Data provided —
****

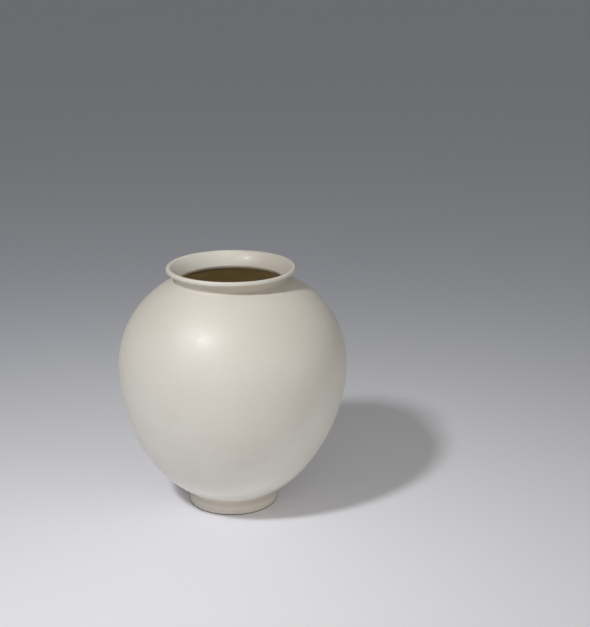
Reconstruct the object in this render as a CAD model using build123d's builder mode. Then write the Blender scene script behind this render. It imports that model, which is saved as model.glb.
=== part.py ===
from build123d import *
from math import asin, cos, degrees, radians, sin, sqrt
import os

# Driving dimensions, in millimetres and degrees. Z is up from the middle of the foot's resting plane.
height = 440.0
belly_radius = 202.5
belly_height = 262.0

# The outline is three tangent arcs: the shoulder above the belly, then the lower body, then the base.
shoulder_arc = 165.0
lower_arc = 300.0
lower_turn = 40.0
base_arc = 190.0
wall = 8.0

# Slip is the wet clay that lutes one thrown piece to the next.
slip = 1.0
seam_height = 225.0
groove_depth = 3.0
groove_width = 5.0
bead_reach = 2.5
bead_width = 8.0

# The base inside the foot is trimmed flat, and the floor above it is flat too.
underside = 16.5
floor_height = 27.0
floor_blend = 60.0

# The neck stands on a flat cut across the top of the shoulder.
neck_seat = 414.0
throat_radius = 92.0
throat_round = 6.0
neck_radius = 98.2
flare_arc = 60.0
lip_radius = 112.8
lip_width = 6.2
lip_height = 6.4
lip_overhang = 7.0
lip_round = 3.1
lip_inner_round = 1.6
lip_under_round = 0.8
neck_cove_rise = 3.6
neck_cove_hollow = 0.8

# The foot ring hugs the rounded bottom of the lower bowl.
foot_radius = 80.0
foot_top_radius = 77.3
foot_width = 13.5
foot_bore_radius = 62.0
foot_outer_chamfer = 0.8
foot_inner_chamfer = 1.2
cove_height = 17.0
cove_radius = 84.0
cove_hollow = 1.6

shoulder_centre = Vector(belly_radius - shoulder_arc, belly_height)
lower_centre = Vector(belly_radius - lower_arc, belly_height)
turn_direction = Vector(cos(radians(lower_turn)), -sin(radians(lower_turn)))
base_centre = lower_centre + turn_direction * (lower_arc - base_arc)


def arc_between(centre, radius, low, high):
    """An arc about a centre on the right, from the height low up to the height high."""
    start = degrees(asin((low - centre.Y) / radius))
    end = degrees(asin((high - centre.Y) / radius))
    return CenterArc(centre, radius, start, end - start)


def draw_outline(depth, low, high):
    """The body's outline at a depth below its outer face, between two heights. Gives its two end points."""
    turn_height = lower_centre.Y + turn_direction.Y * (lower_arc - depth)
    spans = [
        (base_centre, base_arc - depth, 0.0, turn_height),
        (lower_centre, lower_arc - depth, turn_height, belly_height),
        (shoulder_centre, shoulder_arc - depth, belly_height, height),
    ]
    arcs = []
    for centre, radius, bottom, top in spans:
        start = max(low, bottom)
        end = min(high, top)
        if start < end:
            arcs.append(arc_between(centre, radius, start, end))
    return arcs[0] @ 0, arcs[-1] @ 1


def height_on(centre, radius, reach, side):
    """The height where a circle is a reach away from the axis, at its top (side 1) or bottom (side -1)."""
    return centre.Y + side * sqrt(radius**2 - (reach - centre.X) ** 2)


def cove_between(edge, foot, hollow):
    """An arc from one edge to the other, hollowed towards the axis by a depth at its middle."""
    along = (edge - foot).normalized()
    middle = (edge + foot) / 2 + Vector(-along.Y, along.X) * hollow
    return ThreePointArc(edge, middle, foot)


def groove(level):
    """The V across the middle of a rim whose flat lands lie at a level, from the outside inwards."""
    middle_arc = lower_arc - wall / 2
    middle = lower_centre.X + sqrt(middle_arc**2 - (seam_height - lower_centre.Y) ** 2)
    return [
        (middle + groove_width / 2, level),
        (middle, level - groove_depth),
        (middle - groove_width / 2, level),
    ]


def rings_at(piece, level, near=0.1):
    """The circular edges of a piece that lie within a hair of a level."""
    return piece.edges().filter_by(GeomType.CIRCLE).filter_by_position(Axis.Z, level - near, level + near)


lower_rim = seam_height - slip / 2
upper_rim = seam_height + slip / 2
neck_base = neck_seat + slip
throat_bottom = height_on(shoulder_centre, shoulder_arc - wall, throat_radius, 1)

# Lower bowl: trimmed flat underneath, with a V groove in its rim.
with BuildPart() as lower_bowl:
    with BuildSketch(Plane.XZ):
        with BuildLine():
            trim_edge, outer_rim = draw_outline(0, underside, lower_rim)
            floor_edge, inner_rim = draw_outline(wall, floor_height, lower_rim)
            Polyline(outer_rim, *groove(lower_rim), inner_rim)
            Polyline(floor_edge, (0, floor_height), (0, underside), trim_edge)
        make_face()
    revolve(axis=Axis.Z)
    fillet(rings_at(lower_bowl, floor_height), floor_blend)
lower_bowl.part.label = "lower_bowl"

# Belly slip: fills the V between the bowls, and squeezes out as a bead on the inside.
with BuildPart() as belly_slip:
    with BuildSketch(Plane.XZ):
        with BuildLine():
            outer_low, outer_high = draw_outline(0, lower_rim, upper_rim)
            inner_high, bead_top = draw_outline(wall, upper_rim, seam_height + bead_width / 2)
            bead_bottom, inner_low = draw_outline(wall, seam_height - bead_width / 2, lower_rim)
            Polyline(outer_high, *groove(upper_rim), inner_high)
            Polyline(outer_low, *groove(lower_rim), inner_low)
            bead_crown = (bead_top + bead_bottom) / 2 - Vector(bead_reach, 0)
            ThreePointArc(bead_top, bead_crown, bead_bottom)
        make_face()
    revolve(axis=Axis.Z)
belly_slip.part.label = "belly_slip"

# Upper bowl: thrown as a bowl, turned over, and cut open at the top for the neck.
with BuildPart() as upper_bowl:
    with BuildSketch(Plane.XZ):
        with BuildLine():
            outer_rim, seat_edge = draw_outline(0, upper_rim, neck_seat)
            inner_rim, throat_edge = draw_outline(wall, upper_rim, throat_bottom)
            Polyline(outer_rim, *groove(upper_rim), inner_rim)
            Polyline(seat_edge, (throat_radius, neck_seat), throat_edge)
        make_face()
    revolve(axis=Axis.Z)
    fillet(rings_at(upper_bowl, throat_bottom), throat_round)
upper_bowl.part.label = "upper_bowl"

# The outside of the neck is one hollow arc, from its foot up to the underside of the lip.
lip_under = height - lip_height
neck_foot = Vector(neck_radius, neck_base)
neck_head = Vector(lip_radius - lip_overhang, lip_under)
flare_way = (neck_head - neck_foot).normalized()
flare_sagitta = sqrt(flare_arc**2 - (neck_head - neck_foot).length ** 2 / 4)
flare_centre = (neck_foot + neck_head) / 2 + Vector(flare_way.Y, -flare_way.X) * flare_sagitta
cove_heel_height = neck_base + neck_cove_rise
cove_heel_radius = flare_centre.X - sqrt(flare_arc**2 - (cove_heel_height - flare_centre.Y) ** 2)
cove_heel = Vector(cove_heel_radius, cove_heel_height)

# Neck slip: a flat ring between the cut shoulder and the neck, wiped into a small cove outside.
with BuildPart() as neck_slip:
    with BuildSketch(Plane.XZ):
        with BuildLine():
            Line((throat_radius, neck_seat), seat_edge)
            cove_between(cove_heel, seat_edge, neck_cove_hollow)
            RadiusArc(neck_foot, cove_heel, flare_arc)
            Polyline(neck_foot, (throat_radius, neck_base), (throat_radius, neck_seat))
        make_face()
    revolve(axis=Axis.Z)
neck_slip.part.label = "neck_slip"

# Neck: flares outwards, hollow on the outside, to a lip rolled over its edge.
with BuildPart() as neck_collar:
    with BuildSketch(Plane.XZ):
        with BuildLine():
            Line((throat_radius, neck_base), neck_foot)
            RadiusArc(neck_foot, neck_head, flare_arc)
            Polyline(
                neck_head,
                (lip_radius, lip_under),
                (lip_radius, height),
                (lip_radius - lip_width, height),
            )
            RadiusArc((lip_radius - lip_width, height), (throat_radius, neck_base), -flare_arc)
        make_face()
    revolve(axis=Axis.Z)
    fillet(rings_at(neck_collar, height).sort_by(SortBy.RADIUS)[-1], lip_round)
    fillet(rings_at(neck_collar, height).sort_by(SortBy.RADIUS)[0], lip_inner_round)
    fillet(rings_at(neck_collar, lip_under).sort_by(SortBy.RADIUS)[-1], lip_under_round)
neck_collar.part.label = "neck_collar"

# The foot's top is an arc about the same centre as the bowl's base, one thickness of slip below it.
foot_top = height_on(base_centre, base_arc + slip, foot_top_radius, -1)
foot_bore_top = height_on(base_centre, base_arc + slip, foot_bore_radius, -1)
slip_bore_top = height_on(base_centre, base_arc, foot_bore_radius, -1)
cove_top = height_on(base_centre, base_arc, cove_radius, -1)
foot_wall_top = Vector(foot_top_radius, foot_top)
foot_wall_bottom = Vector(foot_radius, foot_outer_chamfer)
cove_share = (cove_height - foot_outer_chamfer) / (foot_top - foot_outer_chamfer)
cove_foot = foot_wall_bottom + (foot_wall_top - foot_wall_bottom) * cove_share

# Foot slip: a layer under the bowl, wiped into a small cove round the outside.
with BuildPart() as foot_slip:
    with BuildSketch(Plane.XZ):
        with BuildLine():
            arc_between(base_centre, base_arc, slip_bore_top, cove_top)
            arc_between(base_centre, base_arc + slip, foot_bore_top, foot_top)
            Line((foot_bore_radius, foot_bore_top), (foot_bore_radius, slip_bore_top))
            Line(foot_wall_top, cove_foot)
            cove_between(Vector(cove_radius, cove_top), cove_foot, cove_hollow)
        make_face()
    revolve(axis=Axis.Z)
foot_slip.part.label = "foot_slip"

# Foot ring: the jar stands on its flat lower face.
with BuildPart() as foot_ring:
    with BuildSketch(Plane.XZ):
        with BuildLine():
            arc_between(base_centre, base_arc + slip, foot_bore_top, foot_top)
            foot_inner_radius = foot_radius - foot_width
            Polyline(
                foot_wall_top,
                foot_wall_bottom,
                (foot_radius - foot_outer_chamfer, 0),
                (foot_inner_radius + foot_inner_chamfer, 0),
                (foot_inner_radius, foot_inner_chamfer),
                (foot_bore_radius, foot_bore_top),
            )
        make_face()
    revolve(axis=Axis.Z)
foot_ring.part.label = "foot_ring"

os.makedirs("parts", exist_ok=True)
export_step(lower_bowl.part, "parts/lower_bowl.step")
export_step(belly_slip.part, "parts/belly_slip.step")
export_step(upper_bowl.part, "parts/upper_bowl.step")
export_step(neck_slip.part, "parts/neck_slip.step")
export_step(neck_collar.part, "parts/neck_collar.step")
export_step(foot_slip.part, "parts/foot_slip.step")
export_step(foot_ring.part, "parts/foot_ring.step")
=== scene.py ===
import bmesh
import bpy
from math import atan2, cos, hypot, pi, radians, sin, sqrt
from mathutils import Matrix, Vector, noise


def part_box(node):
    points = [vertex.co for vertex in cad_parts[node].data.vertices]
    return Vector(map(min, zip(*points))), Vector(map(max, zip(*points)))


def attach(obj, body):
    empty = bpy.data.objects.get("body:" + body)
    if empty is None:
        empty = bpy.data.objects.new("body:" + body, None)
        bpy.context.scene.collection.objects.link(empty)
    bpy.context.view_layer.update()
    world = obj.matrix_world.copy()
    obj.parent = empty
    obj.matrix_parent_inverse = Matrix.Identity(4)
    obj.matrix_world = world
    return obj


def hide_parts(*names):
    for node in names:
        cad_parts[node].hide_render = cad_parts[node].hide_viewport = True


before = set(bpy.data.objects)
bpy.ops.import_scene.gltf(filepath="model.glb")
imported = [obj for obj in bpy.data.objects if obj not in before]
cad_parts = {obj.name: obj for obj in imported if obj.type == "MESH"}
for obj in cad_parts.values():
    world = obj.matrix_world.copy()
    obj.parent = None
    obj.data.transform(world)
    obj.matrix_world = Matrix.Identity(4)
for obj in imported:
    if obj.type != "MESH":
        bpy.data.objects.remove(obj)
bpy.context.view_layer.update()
print("frame loaded,", len(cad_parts), "solids")

# all lengths are in metres
lengthGrain = 0.0022  # spacing of the rings along an arc
turnSteps = 192  # faces round the jar
hairline = 1e-5  # two places closer than this are one place
closeBy = 1e-4  # a place closer than this to a ring or a surface lies on it
sharpAngle = radians(38)  # edges that turn more than this stay crisp

# the round body: three tangent arcs of the solids' own sizes
body = {
    "height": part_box("neck_collar")[1][2],
    "bellyRadius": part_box("upper_bowl")[1][0],
    "bellyHeight": 0.262,
    "shoulderArc": 0.165,
    "lowerArc": 0.3,
    "lowerTurn": radians(40),
    "baseArc": 0.19,
    "wall": 0.008,
    "slip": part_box("neck_collar")[0][2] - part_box("upper_bowl")[1][2],
}
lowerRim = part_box("lower_bowl")[1][2]
upperRim = lowerRim + body["slip"]
shoulderCentre = Vector((body["bellyRadius"] - body["shoulderArc"], body["bellyHeight"]))
lowerCentre = Vector((body["bellyRadius"] - body["lowerArc"], body["bellyHeight"]))
turnWay = Vector((cos(body["lowerTurn"]), -sin(body["lowerTurn"])))
baseCentre = lowerCentre + turnWay * (body["lowerArc"] - body["baseArc"])


def arcReach(centre, radius, z, side=1):  # how far out an arc lies at a height, on its outer or inner side
    return centre.x + side * sqrt(radius**2 - (z - centre.y) ** 2)


def arcHeight(centre, radius, x, side):  # how high an arc lies at a distance from the axis, on top or below
    return centre.y + side * sqrt(radius**2 - (x - centre.x) ** 2)


def arcCentre(start, end, radius):  # centre of the arc that joins two places, hollow on the outside
    chord = end - start
    outward = Vector((chord.y, -chord.x)).normalized()
    return (start + end) / 2 + outward * sqrt(radius**2 - chord.length_squared / 4)


def coveCentre(start, end, hollow):  # centre of the arc that is hollowed by a depth at its middle
    return arcCentre(start, end, ((end - start).length_squared / 4 + hollow**2) / (2 * hollow))


def bodySpans(depth):  # base, lower body and shoulder at a depth below the surface: centre, radius, top
    turnTop = lowerCentre.y + turnWay.y * (body["lowerArc"] - depth)
    return [
        (baseCentre, body["baseArc"] - depth, turnTop),
        (lowerCentre, body["lowerArc"] - depth, body["bellyHeight"]),
        (shoulderCentre, body["shoulderArc"] - depth, body["height"]),
    ]


def bodyRadius(z, depth=0.0):  # the body's radius at a height
    for centre, radius, top in bodySpans(depth):
        if z <= top:
            return arcReach(centre, radius, z)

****

Direction — Everything from the line that contains "# Foot ring: the" to the line that contains "obj.parent = None" must be transcribed exactly, both end lines included.

Response —
# Foot ring: the jar stands on its flat lower face.
with BuildPart() as foot_ring:
    with BuildSketch(Plane.XZ):
        with BuildLine():
            arc_between(base_centre, base_arc + slip, foot_bore_top, foot_top)
            foot_inner_radius = foot_radius - foot_width
            Polyline(
                foot_wall_top,
                foot_wall_bottom,
                (foot_radius - foot_outer_chamfer, 0),
                (foot_inner_radius + foot_inner_chamfer, 0),
                (foot_inner_radius, foot_inner_chamfer),
                (foot_bore_radius, foot_bore_top),
            )
        make_face()
    revolve(axis=Axis.Z)
foot_ring.part.label = "foot_ring"

os.makedirs("parts", exist_ok=True)
export_step(lower_bowl.part, "parts/lower_bowl.step")
export_step(belly_slip.part, "parts/belly_slip.step")
export_step(upper_bowl.part, "parts/upper_bowl.step")
export_step(neck_slip.part, "parts/neck_slip.step")
export_step(neck_collar.part, "parts/neck_collar.step")
export_step(foot_slip.part, "parts/foot_slip.step")
export_step(foot_ring.part, "parts/foot_ring.step")
=== scene.py ===
import bmesh
import bpy
from math import atan2, cos, hypot, pi, radians, sin, sqrt
from mathutils import Matrix, Vector, noise


def part_box(node):
    points = [vertex.co for vertex in cad_parts[node].data.vertices]
    return Vector(map(min, zip(*points))), Vector(map(max, zip(*points)))


def attach(obj, body):
    empty = bpy.data.objects.get("body:" + body)
    if empty is None:
        empty = bpy.data.objects.new("body:" + body, None)
        bpy.context.scene.collection.objects.link(empty)
    bpy.context.view_layer.update()
    world = obj.matrix_world.copy()
    obj.parent = empty
    obj.matrix_parent_inverse = Matrix.Identity(4)
    obj.matrix_world = world
    return obj


def hide_parts(*names):
    for node in names:
        cad_parts[node].hide_render = cad_parts[node].hide_viewport = True


before = set(bpy.data.objects)
bpy.ops.import_scene.gltf(filepath="model.glb")
imported = [obj for obj in bpy.data.objects if obj not in before]
cad_parts = {obj.name: obj for obj in imported if obj.type == "MESH"}
for obj in cad_parts.values():
    world = obj.matrix_world.copy()
    obj.parent = None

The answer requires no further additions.